オリジナル楽曲を使った、ファンタジックなプロジェクションマッピング
<Shoal of Shadows(ショール オブ シャドウズ)>のエリアは、来場者が壁の前に立つと、自分の頭がカツオやマンボーなど4種類の魚に変化し、映像内のイワシを追いかける遊びを体験するコンテンツになっている。
<Into the Deep(イントゥ ザ ディープ)>のエリアは、表層から深海世界へ移動していく様子を映像で表現。水域に合わせてさまざまな生き物が壁面に映し出され、潜水艦やダイバーなどの人工物も登場する。
本展のメインエリアとなる<PARADISE(パラダイス)>は、デジタルで創り出された極彩色の深海世界が広がる空間。手前に設置された砂場では、光に触れるとエイやカニなど、7種類の海の生物が現れる。
砂場の光に触れると、海の生物がランダムに現れる
また、泡から微生物が生まれ、生き物の生命が誕生したということから、横壁面の泡に触れると、海の生物が生まれるといったインタラクティブコンテンツを楽しむこともできる。15種類の生物がランダムに登場する中で、「リーフィーシードラゴン」、「サナダミズヒキガニ」、「トビエイ」の3種類はレアキャラとのこと。
横壁面の泡に触れると、海の生物が生まれる
さらに、約5分半に渡るプロジェクションマッピングショーも見どころのひとつ。クジラが水先案内人となり、深海を旅するファンタジックなショーの終盤には、プランクトンや小型海洋生物の死骸が深海に降り注ぐ「マリンスノー」現象をもとに、スノーマシンを使って雪を降らせる演出も取り入れられている。

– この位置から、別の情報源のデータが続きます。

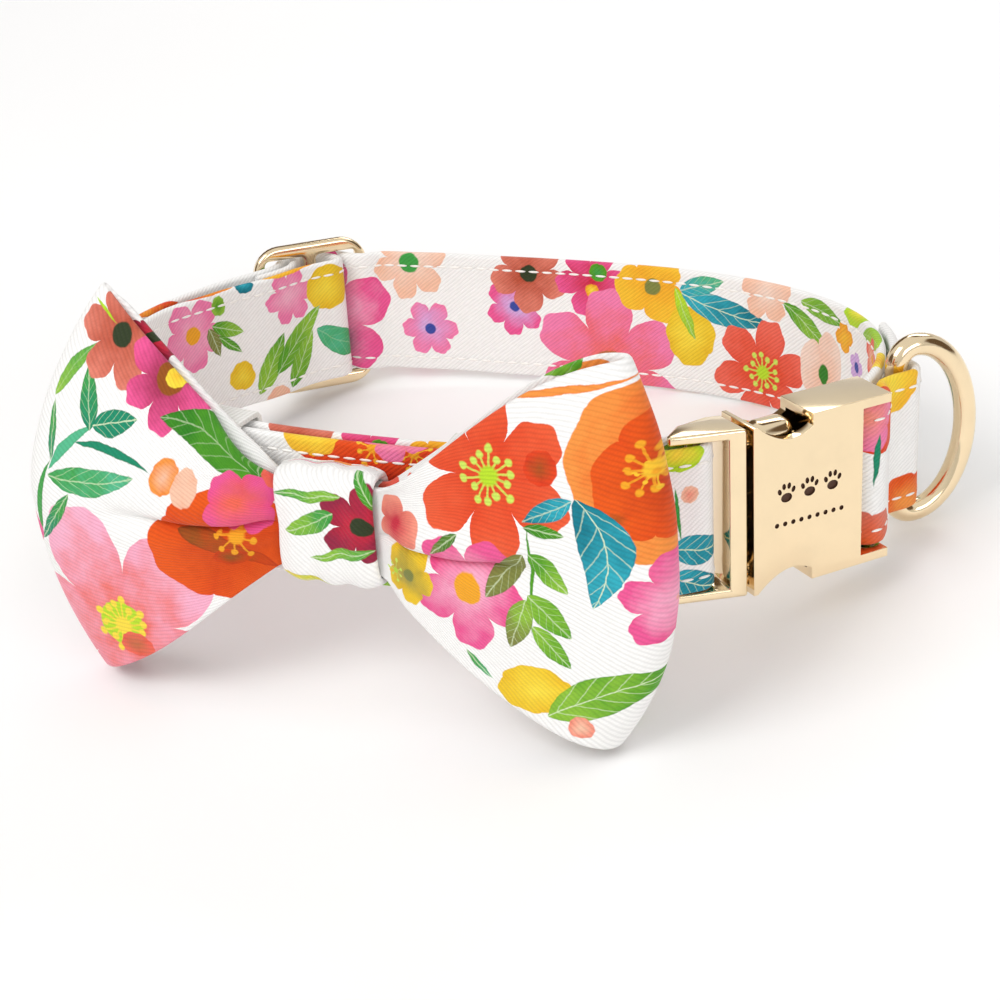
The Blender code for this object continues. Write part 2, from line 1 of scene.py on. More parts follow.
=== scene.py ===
"""Looks of a pet's bow tie collar: a printed cloth strap and bow with a gold buckle, slider and D-ring.

Shapes are laid out in millimetres in the collar's own plan, +X along the ring, -Y to the front and +Z up
the strap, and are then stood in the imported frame, in metres.
"""

from math import atan2, cos, floor, hypot, pi, radians, sin, sqrt

import bpy
import numpy as np
from mathutils import Matrix, Vector


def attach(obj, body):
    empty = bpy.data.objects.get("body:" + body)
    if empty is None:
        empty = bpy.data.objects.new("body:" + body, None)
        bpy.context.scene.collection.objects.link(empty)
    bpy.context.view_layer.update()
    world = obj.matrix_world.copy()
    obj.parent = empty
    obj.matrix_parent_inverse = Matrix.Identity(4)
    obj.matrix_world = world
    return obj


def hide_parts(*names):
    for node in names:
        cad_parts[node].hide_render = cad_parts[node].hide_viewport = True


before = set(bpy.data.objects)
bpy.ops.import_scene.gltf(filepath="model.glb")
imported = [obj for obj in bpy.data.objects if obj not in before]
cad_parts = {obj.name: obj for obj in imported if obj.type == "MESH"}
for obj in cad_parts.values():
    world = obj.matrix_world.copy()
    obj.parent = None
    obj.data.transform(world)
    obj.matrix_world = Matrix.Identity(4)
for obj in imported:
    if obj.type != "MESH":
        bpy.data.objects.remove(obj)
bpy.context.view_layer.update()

MM = 0.001
GAP = 0.35

# How the collar stands: the direction of its own +Z and the place of its plan's origin, in mm
FRAME_UP = Vector((0.04775, 0.17907, 0.98268))
FRAME_AT = Vector((-6.944, 9.015, 8.950))
TURN_UP = Vector((0, 0, 1)).rotation_difference(FRAME_UP).to_matrix().to_4x4()
STAND = Matrix.Translation(FRAME_AT * MM) @ TURN_UP @ Matrix.Scale(MM, 4)

# Strap
BAND_W = 25.0
BAND_T = 1.8
BAND_MID = BAND_W / 2
LAYER = BAND_T + GAP
STITCH_IN = 2.7  # stitch line from the strap's edge
STITCH_PITCH = 2.8
STITCH_HALF = (1.12, 0.2, 0.24)  # half a stitch: along, out and up

RING_PLAN = (
    (46.0, -38.9),
    (33.0, -45.4),
    (19.0, -49.2),
    (3.0, -49.9),
    (-17.8, -48.6),
    (-35.0, -45.4),
    (-50.5, -39.0),
    (-62.5, -28.8),
    (-69.5, -14.5),
    (-69.9, 1.0),
    (-65.4, 15.8),
    (-58.2, 28.2),
    (-46.5, 39.6),
    (-32.0, 44.3),
    (-12.7, 44.6),
    (8.2, 44.0),
    (28.5, 41.4),
    (45.8, 35.4),
    (59.2, 25.4),
    (67.0, 12.0),
    (68.8, -2.0),
    (66.6, -14.8),
)

# Slider
SLIDER_L = 23.6
SLIDER_H = 31.4
SLIDER_T = 2.2
SLIDER_BAR = 2.4
SLIDER_RAIL = 2.7
SLIDER_CORNER = 5.5
SLIDER_PLAN = (-51.6, 38.0)
SLIDER_TURN = 39.0

# Buckle
BUCKLE_H = 28.8
BUCKLE_T = 9.0
RAIL = BUCKLE_H / 2 - BAND_MID - GAP
PLUG_BAR = (46.0, -38.9)
PLUG_TURN = 30.3
PLUG_L = 8.1
PLUG_FACE = 3.3
PLUG_BACK = 3.8
SOCKET_TURN = 46.0
SOCKET_PLAN = (52.0, -34.7)
SOCKET_BAR = (69.6, -16.6)
SOCKET_WALL = 1.45
BAR_R = 1.2
LOOP_R = BAR_R + GAP + 0.15 + BAND_T / 2
NOTCH = (1.6, 11.6)
NOTCH_DEEP = 3.2

# D-ring
RING_WIRE = 3.8
RING_AXIS = (72.0, -1.6)
RING_TURN = 36.0
RING_REACH = 15.1
RING_TOP = 30.0
RING_FOOT = -4.2

# Bow
BOW_AT = (-8.0, -50.2)
BOW_TURN = -3.6
BOW_HALF = 57.0
BOW_CORNER = {1: 50.0, -1: 47.0}
BOW_HIGH = 32.9
RIGHT_TRIM = 2.6
BOW_PINCH = 7.5
BOW_MID = 12.9
LEFT_SWEEP = 5.0
LEFT_TWIST = 6.0
WING_CLOSE = {1: 0.42, -1: 0.93}
NEAR_BACK = 3.2  # where a closed wing's front lies, outwards from the strap
LOW_CORNER_TRIM = 2.5  # off the right wing's lower corner
CREASE_AT = {1: 0.1, -1: 0.07}  # share of the half height above the middle
CREASE_LIFT = {1: 2.3, -1: 1.8}
CREASE_DEEP = 5.6
CREASE_DROP = 3.2  # how far the upper half hangs over the crease
CREASE_REACH = 0.66  # share of the wing's length
BACK_PLEAT = 1.25
BOW_ROWS = 56
CLOTH_T = 1.4
KNOT_W = 17.0
KNOT_DEEP = 8.6
KNOT_H = 20.6
WEB_AT = 23.0
WEB_W = 9.0
WEB_T = 0.9


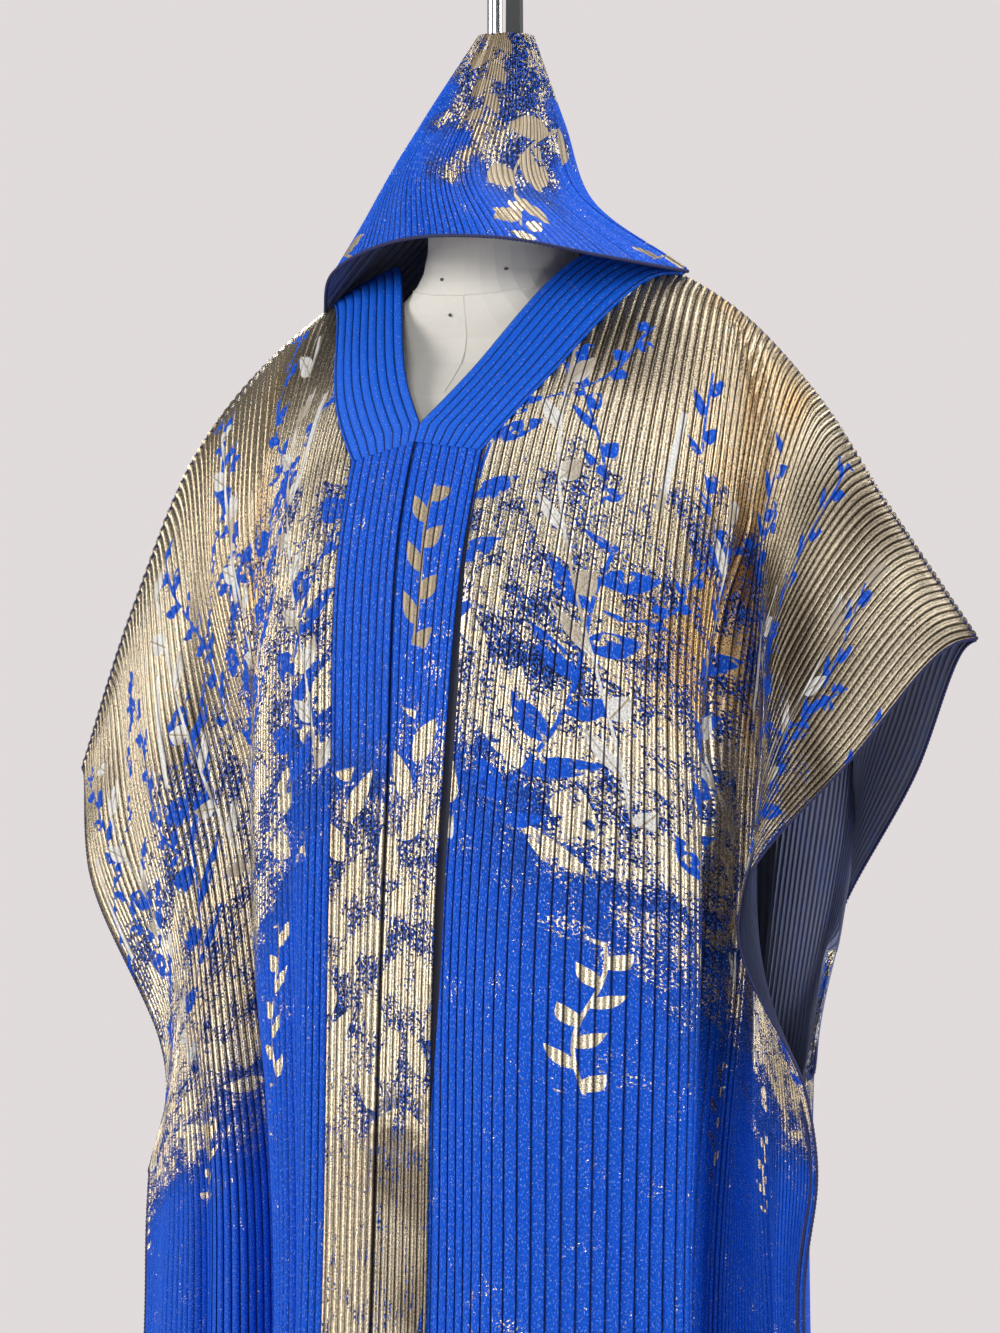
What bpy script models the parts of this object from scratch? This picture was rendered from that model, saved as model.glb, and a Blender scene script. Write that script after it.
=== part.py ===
"""Hooded grand boubou robe on a limbless dress form.

Metres, +Z up. The origin is on the floor, under the middle of the base. The robe's front
faces -Y and the wearer's left side is +X. Every cloth piece is a thin wall on one smooth
surface, which is worked out from the section tables below.
"""

import math

import bmesh
import bpy
import numpy as np

# ---- driving sizes -------------------------------------------------------------------------

SEAM_GAP = 0.0003          # clear space between two pieces that meet at a seam
CLOTH = 0.0016             # wall of the ribbed cloth
BAND_CLOTH = 0.0022        # wall of the doubled neckbands and placket bands
HALF_CUT = 0.54            # half of the robe's cut width, centre line to cuff edge
CUFF_DROP = 0.46           # cut distance below the fold where the side seam begins
HEM_DROP = 1.46            # cut length from shoulder fold to hem on the centre line
SIDE_SEAM_SPREAD = 0.0048  # front and back edges, outside to outside, where they are sewn

NECK_HALF = 0.152          # half of the neck opening along the shoulder fold
BACK_NECK_DEPTH = 0.085    # how far the back neckline dips below the shoulder fold
BAND_INNER_HALF = 0.092    # half of the opening between the neckbands, at the shoulder
VEE_DROP = 0.178           # cut distance from shoulder fold down to the point of the V
MITRE_DROP = 0.197         # where the neckbands end and the placket begins
PLACKET_HALF = 0.052       # width of one placket band
SLIT_WIDTH = 0.005         # open slit beside the placket on the wearer's left
SLIT_DROP = 0.66           # where that slit ends
SLIT_BACKING_HALF = 0.010  # half width of the dark strip behind it

ROUNDING_DROP = 0.030      # the cloth rolls over the shoulder within this drop
ROUNDING_SHARE = 0.21      # share of the way to the next section at that drop
ROUNDING_LIFT = 0.013      # height that the roll keeps above a straight fall
PROBE = 0.001              # step for reading the slope of a surface
SQUARE_END = 0.012         # distance in which a wall turns square to its seam

# A row for each section across the robe, from shoulder fold to hem. "drop" is the cut
# distance below the fold on the centre line. The other columns are where the ribs at the
# LINE_REACH distances from the centre line lie: x away from the centre, y to the back, z up.
LINE_REACH = (0.0, 0.10, 0.20, 0.29, 0.40, HALF_CUT)
#     drop   centre                 chest                  crest
#            groove                 wing                   edge
FRONT_LEFT = (
    (0.00, (0.000, 0.000, 1.462), (0.100, 0.000, 1.452), (0.188, 0.000, 1.410),
           (0.252, 0.000, 1.348), (0.307, 0.004, 1.268), (0.373, 0.011, 1.173)),
    (0.13, (0.000, -0.098, 1.362), (0.102, -0.092, 1.352), (0.204, -0.070, 1.302),
           (0.243, -0.060, 1.250), (0.250, -0.045, 1.172), (0.298, -0.038, 1.090)),
    (0.26, (0.000, -0.146, 1.262), (0.100, -0.140, 1.236), (0.208, -0.104, 1.172),
           (0.214, -0.030, 1.130), (0.232, -0.056, 1.068), (0.229, -0.073, 0.998)),
    (0.46, (0.000, -0.167, 1.055), (0.088, -0.162, 1.035), (0.206, -0.098, 0.990),
           (0.196, -0.012, 0.960), (0.226, -0.050, 0.905), (0.272, -0.061, 0.852)),
    (0.82, (0.000, -0.188, 0.700), (0.086, -0.174, 0.700), (0.194, -0.088, 0.700),
           (0.178, -0.018, 0.700), (0.226, -0.040, 0.700), (0.267, -0.057, 0.700)),
    (HEM_DROP, (0.000, -0.226, 0.058), (0.100, -0.214, 0.058), (0.218, -0.124, 0.058),
               (0.205, -0.030, 0.058), (0.262, -0.050, 0.058), (0.300, -0.064, 0.058)),
)
FRONT_RIGHT = (
    (0.00, (0.000, 0.000, 1.462), (0.100, 0.000, 1.446), (0.200, 0.000, 1.390),
           (0.272, 0.000, 1.318), (0.332, 0.004, 1.206), (0.392, 0.016, 1.074)),
    (0.13, (0.000, -0.098, 1.362), (0.100, -0.094, 1.340), (0.168, -0.082, 1.285),
           (0.226, -0.052, 1.212), (0.290, -0.034, 1.092), (0.362, -0.014, 0.990)),
    (0.26, (0.000, -0.146, 1.262), (0.096, -0.138, 1.228), (0.154, -0.106, 1.160),
           (0.188, -0.052, 1.090), (0.246, -0.058, 0.978), (0.281, -0.040, 0.872)),
    (0.46, (0.000, -0.167, 1.055), (0.086, -0.160, 1.030), (0.147, -0.116, 0.975),
           (0.168, -0.036, 0.910), (0.222, -0.068, 0.842), (0.289, -0.042, 0.768)),
    (0.82, (0.000, -0.188, 0.700), (0.080, -0.170, 0.700), (0.112, -0.126, 0.690),
           (0.142, -0.040, 0.680), (0.206, -0.084, 0.665), (0.292, -0.044, 0.640)),
    (HEM_DROP, (0.000, -0.226, 0.058), (0.096, -0.210, 0.058), (0.140, -0.152, 0.058),
               (0.170, -0.056, 0.058), (0.230, -0.094, 0.058), (0.312, -0.052, 0.058)),
)
BACK_LEFT = (
    FRONT_LEFT[0],
    (0.13, (0.000, 0.088, 1.372), (0.100, 0.090, 1.362), (0.202, 0.066, 1.304),
           (0.244, 0.060, 1.254), (0.262, 0.062, 1.184), (0.302, 0.064, 1.078)),
    (0.26, (0.000, 0.130, 1.252), (0.100, 0.138, 1.240), (0.204, 0.104, 1.180),
           (0.214, 0.052, 1.132), (0.238, 0.082, 1.062), (0.226, 0.086, 0.966)),
    (0.46, (0.000, 0.148, 1.050), (0.088, 0.154, 1.036), (0.192, 0.108, 0.990),
           (0.196, 0.044, 0.955), (0.232, 0.040, 0.900), None),
    (0.82, (0.000, 0.164, 0.700), (0.090, 0.166, 0.700), (0.188, 0.106, 0.700),
           (0.182, 0.040, 0.700), (0.236, 0.020, 0.700), None),
    (HEM_DROP, (0.000, 0.204, 0.058), (0.104, 0.198, 0.058), (0.212, 0.128, 0.058),
               (0.204, 0.050, 0.058), (0.268, 0.020, 0.058), None),
)
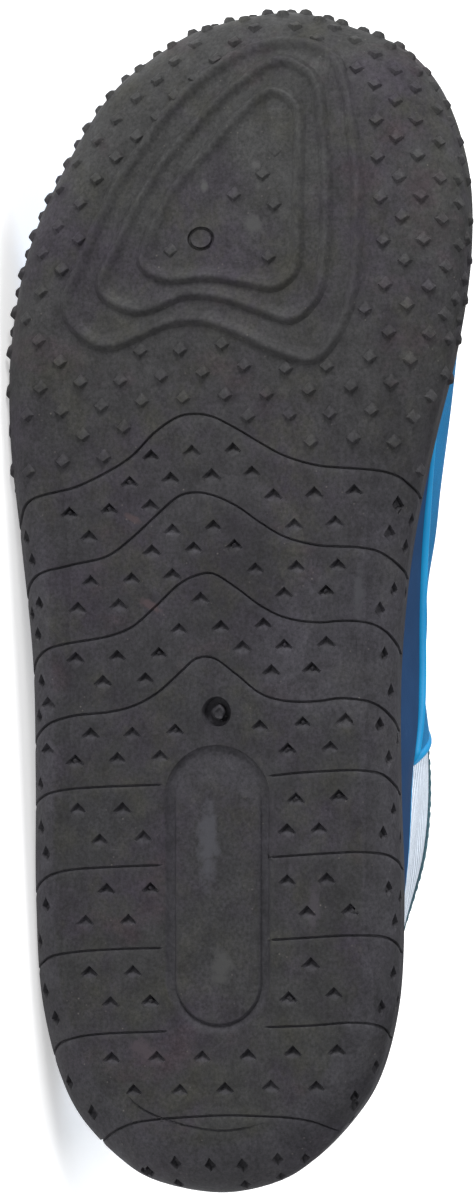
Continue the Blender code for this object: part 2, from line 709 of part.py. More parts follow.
def make_band(name, inner_side):
    """Low overlay that lies on the upper just above the rim."""
    mesh = Mesh()
    rows = []
    for k in side_stations(inner_side, BAND[0][0], BAND[-1][0]):
        reaches = np.linspace(0.0010, band_top(k), BAND_ROWS)
        row = []
        for offset, order in ((GAP + BAND_LIFT, reaches), (GAP + BAND_THICK, reaches[::-1])):
            for reach in order:
                row.append(on_upper(k, reach) + upper_normal(k, max(reach, 0.0016)) * offset)
        rows.append(mesh.add(row))
    for a, b in zip(rows[:-1], rows[1:]):
        mesh.bridge(a, b)
    last = 2 * BAND_ROWS - 1
    for end in (rows[0], rows[-1]):
        for k in range(BAND_ROWS - 1):
            mesh.faces.append((end[k], end[k + 1], end[last - k - 1], end[last - k]))
    return mesh.build(name, (0.025, 0.055, 0.120), 0.6)


def make_piping(name, inner_side):
    """Raised tubular trim along the top of the side band."""
    mesh = Mesh()
    rows = []
    half = 0.5 * PIPING_WIDTH
    foot, shoulder = GAP + BAND_LIFT, 0.6 * PIPING_RISE + GAP
    shape = (
        (-half, foot), (-0.85 * half, shoulder), (0.0, PIPING_RISE + GAP),
        (0.85 * half, shoulder), (half, foot),
    )
    for k in side_stations(inner_side, PIPING_FROM, PIPING_TO):
        centre = band_top(k) + GAP + half
        row = []
        for along, offset in shape:
            reach = centre + along
            row.append(on_upper(k, reach) + upper_normal(k, max(reach, 0.0016)) * offset)
        rows.append(mesh.add(row))
    for a, b in zip(rows[:-1], rows[1:]):
        mesh.bridge(a, b)
    mesh.faces += [tuple(rows[0]), tuple(rows[-1])]
    return mesh.build(name, (0.035, 0.270, 0.500), 0.45)


def lay_on_side(items):
    """Rest on the stable hull face nearest the outer side; toe towards -X, tread towards -Y."""
    hull = bmesh.new()
    weight = 0.0
    centre = Vector((0, 0, 0))
    density = {"outsole": 1100.0}
    for item in items:
        for v in item.data.vertices:
            hull.verts.new(v.co)
        heavy = density.get(item.name, 280.0)
        for tri in item.data.polygons:
            a, b, c = (item.data.vertices[k].co for k in tri.vertices)
            part = a.dot(b.cross(c)) / 6 * heavy
            weight += part
            centre += (a + b + c) / 4 * part
    centre /= weight
    bmesh.ops.convex_hull(hull, input=hull.verts[:], use_existing_faces=False)
    best, chosen = -2.0, None
    hull.faces.ensure_lookup_table()
    for face in hull.faces:
        normal = face.normal.normalized()
        corners = [v.co for v in face.verts]
        if normal.dot(corners[0] - centre) < 0:
            normal = -normal
        foot = centre + normal * normal.dot(corners[0] - centre)
        signs = []
        for a, b in zip(corners, corners[1:] + corners[:1]):
            signs.append((b - a).cross(foot - a).dot(normal))
        steady = all(s > 0 for s in signs) or all(s < 0 for s in signs)
        if steady and -normal.y > best:
            best, chosen = -normal.y, normal.copy()
    hull.free()
    up = -chosen
    toe = Vector((1, 0, 0)) - up * up.x
    toe.normalize()
    left = up.cross(-toe)
    turn = Matrix((-toe, left, up)).to_4x4()
    for item in items:
        item.data.transform(turn)
    corners = np.array([tuple(v.co) for item in items for v in item.data.vertices])
    low, high = corners.min(0), corners.max(0)
    shift = Matrix.Translation((-(low[0] + high[0]) / 2, -(low[1] + high[1]) / 2, -low[2]))
    for item in items:
        item.data.transform(shift)
        item.data.update()
    return shift @ turn


def main():
    for item in list(bpy.data.objects):
        bpy.data.objects.remove(item, do_unlink=True)
    items = [
        make_outsole(),
        make_upper(),
        make_insole(),
        make_binding(),
        make_band("side_band_medial", True),
        make_band("side_band_lateral", False),
        make_piping("piping_medial", True),
        make_piping("piping_lateral", False),
    ]
    lay_on_side(items)


main()
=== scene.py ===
"""Looks of the right-foot water shoe, lying on its outer side.

Lengths are metres. Shoe axes: U from heel to toe, V to the inner side, W up from the tread.
"""

import bmesh
import bpy
import json
import math
import numpy as np
from mathutils import Matrix, Vector
from mathutils.geometry import delaunay_2d_cdt
from mathutils.kdtree import KDTree


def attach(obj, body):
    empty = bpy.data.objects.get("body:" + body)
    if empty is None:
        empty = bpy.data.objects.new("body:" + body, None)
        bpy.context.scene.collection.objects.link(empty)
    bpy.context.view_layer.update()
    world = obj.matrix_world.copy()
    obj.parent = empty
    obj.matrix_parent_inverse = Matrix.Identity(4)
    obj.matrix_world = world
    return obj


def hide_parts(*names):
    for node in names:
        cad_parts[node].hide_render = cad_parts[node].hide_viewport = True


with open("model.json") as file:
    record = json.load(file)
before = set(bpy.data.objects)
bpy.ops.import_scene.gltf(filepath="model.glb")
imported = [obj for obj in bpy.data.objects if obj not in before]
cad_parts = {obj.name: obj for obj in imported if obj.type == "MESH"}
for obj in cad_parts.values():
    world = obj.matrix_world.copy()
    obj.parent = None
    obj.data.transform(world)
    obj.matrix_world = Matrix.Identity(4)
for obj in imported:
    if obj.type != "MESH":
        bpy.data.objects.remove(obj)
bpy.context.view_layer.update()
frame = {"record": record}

# Sizes of the shoe
LENGTH = 0.284
BALL = 0.110
INSTEP_HEIGHT = 0.080
TOE_SPRING = 0.013
ARCH_RISE = 0.0022
WALL_ROUND = 0.011
FLOOR = 0.005
RIM_THICK = 0.0026
RIM_LEAN = 0.0008
GAP = 0.0003
CUP_INSET = 0.0045
FABRIC = 0.0026
INSOLE_THICK = 0.0040
BINDING_WIDTH = 0.0050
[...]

プロジェクションマッピングショーや会場内で流れている曲は、本展に合わせてNAKEDのサウンドチームがオリジナルで製作したもの。「死と再生の場としての深海世界で起こる、多くの生命の営みをオーケストラと歌のダイナミックな音楽で表現しました」と担当者。これらの楽曲は、音楽配信サービスで配信が開始されている。
会場の世界観をイメージしたオリジナルグッズも
展示後半は、水中から差し込む光をイメージしたトンネルをくぐり抜け、深海世界から浅瀬に向かっていく。
自然が作り出す波のトンネル「チューブライディング」の造形を、バーチャルで表現した最後のエリアでは、波と波の間を通り抜けて、最終的に陸地(会場出口)にたどり着く。
会場を出た向かいの物販エリアは、展示の続きにあたる浜辺をイメージ。カラフルな絵が描かれた壁面は、記念撮影におすすめのフォトスポットになっている。
物販エリアのフォトスポット
ほかにも、展覧会で使われているアロマの販売や、クラゲのフルイドアートをイメージしたグラデーションのタピオカドリンクなど、展覧会の体験を持ち帰れるようなオリジナルグッズもチェックしたい。
エアミスト(2種類)/各1800円(税抜)
OCEAN BY NAKEDオリジナルフルイドタピオカ ボトル1000円(税込)
『OCEAN BY NAKED 光の深海展』は2020年1月27日まで。肌で感じる新感覚のデジタルアートに触れられる機会に、ぜひ足を運んでみてはいかがだろうか。